The impetus to pull his galloping boots back out and try eventing again came from the Puerto Rican authorities, who wanted someone to represent them in the 2010 Central American Games, to be held in Puerto Rico next July (see sidebar).
Watring, Thousand Oaks, Calif., jumped at the opportunity, and he thought he had a good candidate in his stable with Brilliant, an 11-year-old Zangersheide whom Watring bought as a 5-year-old in the Netherlands.
“He’s done lots of jumper derbies, but one of my main questions for him was how he would handle water,” said Watring. “I did one cross-country schooling, and he was very straightforward. He absolutely loved it. I thought, ‘Let’s go for it.’ He’s so broke on the flat, I knew we’d be fine in the dressage. The question was the cross-country.”
But Brilliant proved to be adept at all three phases, leading the competition from start to finish.
“He’s the easiest of my horses on the flat and a very buoyant mover,” said Watring. “The judge had nothing but good comments, and we got a 9 on the lengthening.”
The three-foot training level show jumps did surprise Brilliant, however. “He was taken back a little in show jumping and wasn’t sure what to expect,” said Watring with a laugh. “He was a little suspicious and overjumping them quite a bit.”
Now Watring, 46, believes Brilliant is ready for preliminary—and then, maybe more. “I’ve committed for the year to Puerto Rico, but I think I’ll want to continue [eventing],” he said.
“He’s got the bravery, although he’s not the fastest. But with the new format, I think it’s more suited to him.
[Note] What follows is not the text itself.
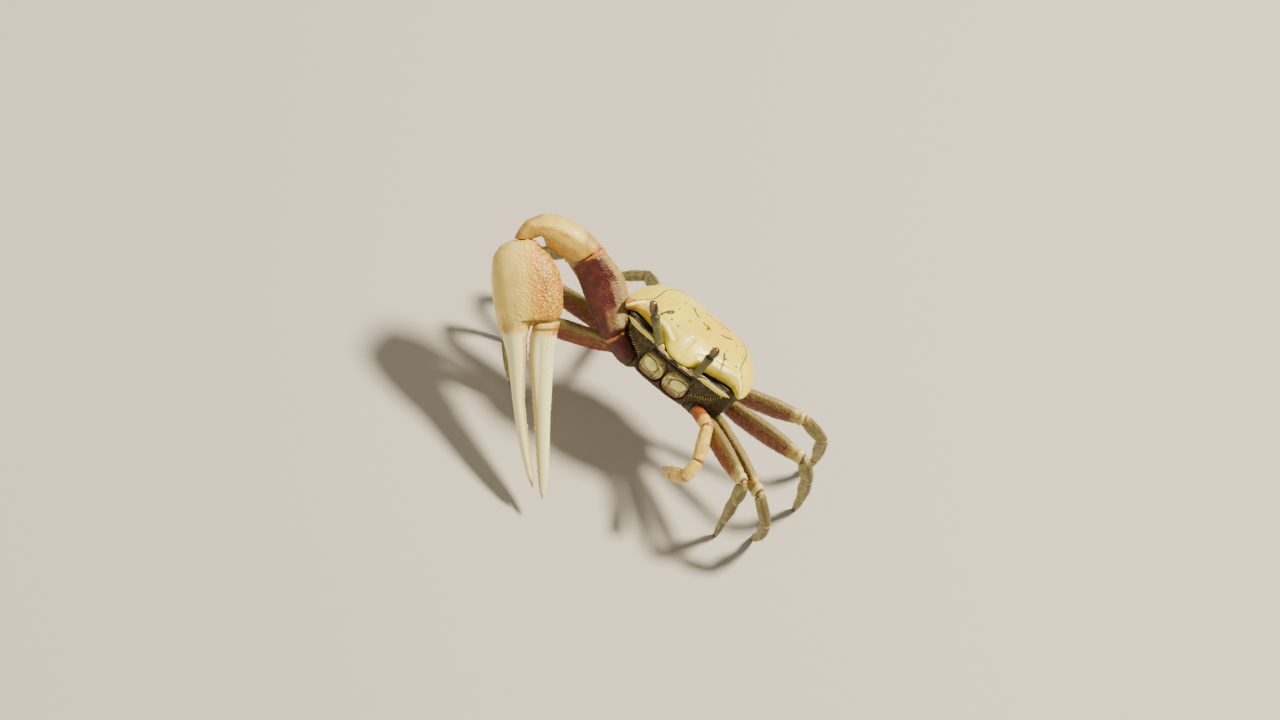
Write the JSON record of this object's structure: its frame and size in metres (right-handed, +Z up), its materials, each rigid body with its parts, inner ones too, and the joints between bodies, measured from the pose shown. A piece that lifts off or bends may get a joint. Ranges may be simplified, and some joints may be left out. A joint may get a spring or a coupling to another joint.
{
  "type": "fiddler crab",
  "caption": "Life-size still model of a male fiddler crab standing with its great right claw held out and down, eyestalks raised.",
  "frame": {"origin": "centre of the whole crab's footprint box, on the floor under it", "axes": "+Z up, -Y the way the crab faces, +X the crab's left; X is the longest side of the box and Z the shortest"},
  "size_m": [0.06, 0.0478, 0.0335],
  "materials": {
    "shield_cream": "smooth glossy cream-yellow shell with small brown spots, squiggles and dotted margin lines",
    "face_olive": "dark olive-brown downy shell with bright cream orbital margins",
    "mouth_cream": "cream-white shell with olive lines and brown lower parts",
    "belly_buff": "dull buff shell, browner towards the leg bases",
    "stalk_olive": "smooth grey-green stalk",
    "cornea_brown": "glossy dark brown eye with a fine grain of facets",
    "arm_maroon": "dark maroon inner face and grey-brown granular top, orange at the joint",
    "arm_olive": "granular olive-yellow shell",
    "claw_ivory": "ivory shell with orange-tan granules above and brown tips",
    "leg_rust": "rust-red front and olive-grey top with a yellow ring at the knee",
    "leg_olive": "olive-yellow shell going brown at the tips"
  },
  "bodies": {
    "root": {"carapace": "shield_cream", "face": "face_olive", "thorax": "belly_buff", "abdomen": "belly_buff", "maxilliped_left": "mouth_cream", "eyestalk_left": "stalk_olive", "cornea_left": "cornea_brown", "maxilliped_right": "mouth_cream", "eyestalk_right": "stalk_olive", "cornea_right": "cornea_brown", "claw_right_ischium": "arm_maroon", "claw_right_merus": "arm_maroon", "claw_right_carpus": "arm_olive", "claw_right_palm": "claw_ivory", "claw_right_dactyl": "claw_ivory", "claw_left_ischium": "leg_rust", "claw_left_merus": "arm_olive", "claw_left_carpus": "arm_olive", "claw_left_palm": "mouth_cream", "claw_left_dactyl": "mouth_cream", "leg_left_1_merus": "leg_rust", "leg_left_1_carpus": "leg_olive", "leg_left_1_propodus": "leg_olive", "leg_left_1_dactyl": "leg_olive", "leg_left_2_merus": "leg_rust", "leg_left_2_carpus": "leg_olive", "leg_left_2_propodus": "leg_olive", "leg_left_2_dactyl": "leg_olive", "leg_left_3_merus": "leg_rust", "leg_left_3_carpus": "leg_olive", "leg_left_3_propodus": "leg_olive", "leg_left_3_dactyl": "leg_olive", "leg_left_4_merus": "leg_rust", "leg_left_4_carpus": "leg_olive", "leg_left_4_propodus": "leg_olive", "leg_left_4_dactyl": "leg_olive", "leg_right_1_merus": "leg_rust", "leg_right_1_carpus": "leg_olive", "leg_right_1_propodus": "leg_olive", "leg_right_1_dactyl": "leg_olive", "leg_right_2_merus": "leg_rust", "leg_right_2_carpus": "leg_olive", "leg_right_2_propodus": "leg_olive", "leg_right_2_dactyl": "leg_olive", "leg_right_3_merus": "leg_rust", "leg_right_3_carpus": "leg_olive", "leg_right_3_propodus": "leg_olive", "leg_right_3_dactyl": "leg_olive", "leg_right_4_merus": "leg_rust", "leg_right_4_carpus": "leg_olive", "leg_right_4_propodus": "leg_olive", "leg_right_4_dactyl": "leg_olive"}
  },
  "joints": []
}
I’m tempted to stick with it and maybe try for the Pan Ams or even Olympics.”
Watring might not be so willing to share Brilliant’s grand prix career if the gray gelding was his only mount at that level. But he has others, including Pinot H, whom he hopes to qualify for the FEI World Cup Show Jumping Final next spring.
“There are some major conflicts with dates, so I have to pick and choose and won’t be able to catch them all on either circuit,” he said. “Each time out will have to be a serious competition, not a school.”
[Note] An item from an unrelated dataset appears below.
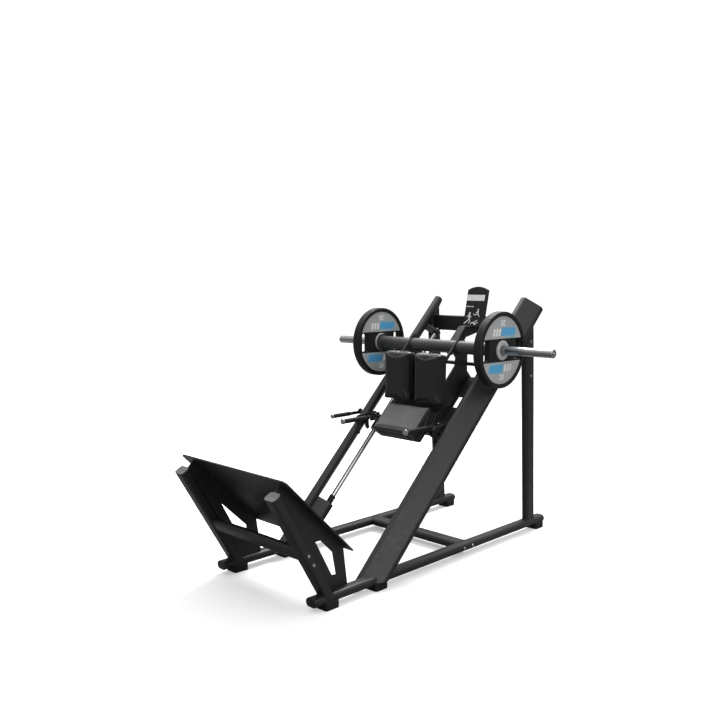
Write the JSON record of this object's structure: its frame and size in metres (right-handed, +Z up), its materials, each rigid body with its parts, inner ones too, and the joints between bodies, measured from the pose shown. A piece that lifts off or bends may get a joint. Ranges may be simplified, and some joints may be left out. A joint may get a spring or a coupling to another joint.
{
  "type": "leg press machine",
  "caption": "Plate-loaded inclined leg press with a padded carriage on two guide rods, weight horns and an angled foot plate.",
  "frame": {"origin": "on the floor, under the middle of the machine's bounding box", "axes": "+Z up, +Y from the foot plate towards the rear posts, +X to the left side of a user who stands on the foot plate with the back on the pads"},
  "size_m": [1.73, 2.3522, 1.613],
  "materials": {
    "black_powder_coat": "satin",
    "graphite_paint": "satin",
    "black_plastic": "matte",
    "black_rubber": "matte",
    "grey_cap": "satin",
    "chrome": "polished",
    "sign_plastic": "satin",
    "machined_steel": "machined",
    "bearing_polymer": "matte",
    "black_vinyl": "satin",
    "grey_vinyl": "satin",
    "plywood": "matte",
    "grey_face_paint": "satin"
  },
  "bodies": {
    "frame": {"base_rail_left": "black_powder_coat", "base_rail_right": "black_powder_coat", "rail_end_caps": "black_plastic", "rubber_feet": "black_rubber", "base_crossbar": "black_powder_coat", "foot_support_left": "black_powder_coat", "foot_support_right": "black_powder_coat", "support_caps": "grey_cap", "foot_cross_tube": "black_powder_coat", "foot_gusset_left": "black_powder_coat", "foot_gusset_right": "black_powder_coat", "foot_plate": "black_powder_coat", "foot_plate_mat": "black_rubber", "main_beam_left": "black_powder_coat", "main_beam_right": "black_powder_coat", "beam_caps": "black_plastic", "rear_post_left": "black_powder_coat", "rear_post_right": "black_powder_coat", "top_crossbeam": "black_powder_coat", "spine_tube": "black_powder_coat", "spine_bumper": "black_rubber", "guide_rod_left": "chrome", "guide_rod_right": "chrome", "rod_brackets": "black_powder_coat", "rod_bumpers": "black_rubber", "sign_board": "sign_plastic", "sign_bracket": "black_powder_coat", "frame_bolts": "chrome", "foot_plate_bolts": "black_powder_coat"},
    "carriage": {"side_plate_left": "graphite_paint", "side_plate_right": "graphite_paint", "weight_tube": "graphite_paint", "weight_horn_left": "chrome", "weight_horn_right": "chrome", "horn_end_caps": "chrome", "bearing_housings": "machined_steel", "bearing_liners": "bearing_polymer", "tie_rod": "chrome", "carriage_wings": "graphite_paint", "carriage_cross_tubes": "graphite_paint", "pad_mount_plate": "graphite_paint", "shoulder_pad_left": "black_vinyl", "shoulder_pad_right": "black_vinyl", "back_pad": "grey_vinyl", "pad_boards": "plywood", "handle_left": "graphite_paint", "handle_right": "graphite_paint", "handle_grips": "black_rubber", "handle_end_caps": "chrome", "carriage_bolts": "chrome"},
    "catch_left": {"catch_hook_left": "black_powder_coat"},
    "catch_right": {"catch_hook_right": "black_powder_coat", "release_lever": "graphite_paint", "lever_grip": "black_rubber", "lever_end_cap": "chrome"},
    "weight_plate_left": {"plate_disc_left": "black_rubber", "plate_hub_left": "grey_face_paint", "plate_segments_left": "grey_face_paint"},
    "weight_plate_right": {"plate_disc_right": "black_rubber", "plate_hub_right": "grey_face_paint", "plate_segments_right": "grey_face_paint"}
  },
  "joints": [
    {"name": "carriage_slide", "type": "slide", "parent": "frame", "child": "carriage", "axis": [0, 0.7071, 0.7071], "range_m": [-0.53, 0.055]},
    {"name": "catch_left_swing", "type": "hinge", "parent": "frame", "child": "catch_left", "pos_m": [0.316, 0.2631, 0.805], "axis": [1, 0, 0], "range_deg": [0, 20]},
    {"name": "release_lever_swing", "type": "hinge", "parent": "frame", "child": "catch_right", "pos_m": [-0.316, 0.2631, 0.805], "axis": [1, 0, 0], "range_deg": [0, 20]},
    {"name": "plate_left_slide", "type": "slide", "parent": "carriage", "child": "weight_plate_left", "axis": [1, 0, 0], "range_m": [0, 0.335]},
    {"name": "plate_right_slide", "type": "slide", "parent": "carriage", "child": "weight_plate_right", "axis": [-1, 0, 0], "range_m": [0, 0.335]}
  ],
  "couplings": [
    {"joint": "catch_left_swing", "follows": "release_lever_swing", "ratio": 1}
  ]
}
And Brilliant will still make appearances in the grand prix ring, likely competing at HITS Thermal (Calif.) next spring.
“He’s mine, and I love the sport, and if a horse excels at anything, it’s nice to let them go that route,” said Watring. “It was really fun, and everyone was happy to see me again.”
Winning the CIC* at Twin Rivers provided the perfect season finale for Jamie Lawrence. Although it’s still early in the fall, she’s focused on her senior year at Cal Poly Tech, where she’s a biochemistry major, and won’t have time to compete again until next year.
Lawrence, 21, took the lead in dressage with her 12-year-old Dutch Warmblood. She’s spent the summer competing at second and third levels in dressage, which paid off when she scored 48.7, despite temperatures near 108 degrees.
She then posted a cross-country round inside the time to maintain the lead, and with a double-clear show jumping round, she sealed the win.
“In show jumping, I’ll have stops with him if I’m not riding well, if I ride him to a distance he can’t jump himself out of,” she said. “We’ve worked a lot on our show jumping.”
Lawrence, Seattle, Wash., has had the 17-hand gelding, who was imported from England, for seven years, and they’ve competed at the upper levels, including advanced, in the past.
“I’m in school now and not riding as much as I needed to be to do the upper levels,” said Lawrence. “I wanted to change some things in my style of riding, and that was easier to do at a level I’m comfortable with. I’ve just been working on my own, finding out what I needed.”
Although she boards her horses just 10 minutes away from campus, she can only ride four times per week. “Sometimes they’re quick rides, and school comes first,” she said.
She isn’t sure what she wants to pursue after graduation, but she does hope to compete “Drew” at intermediate next year.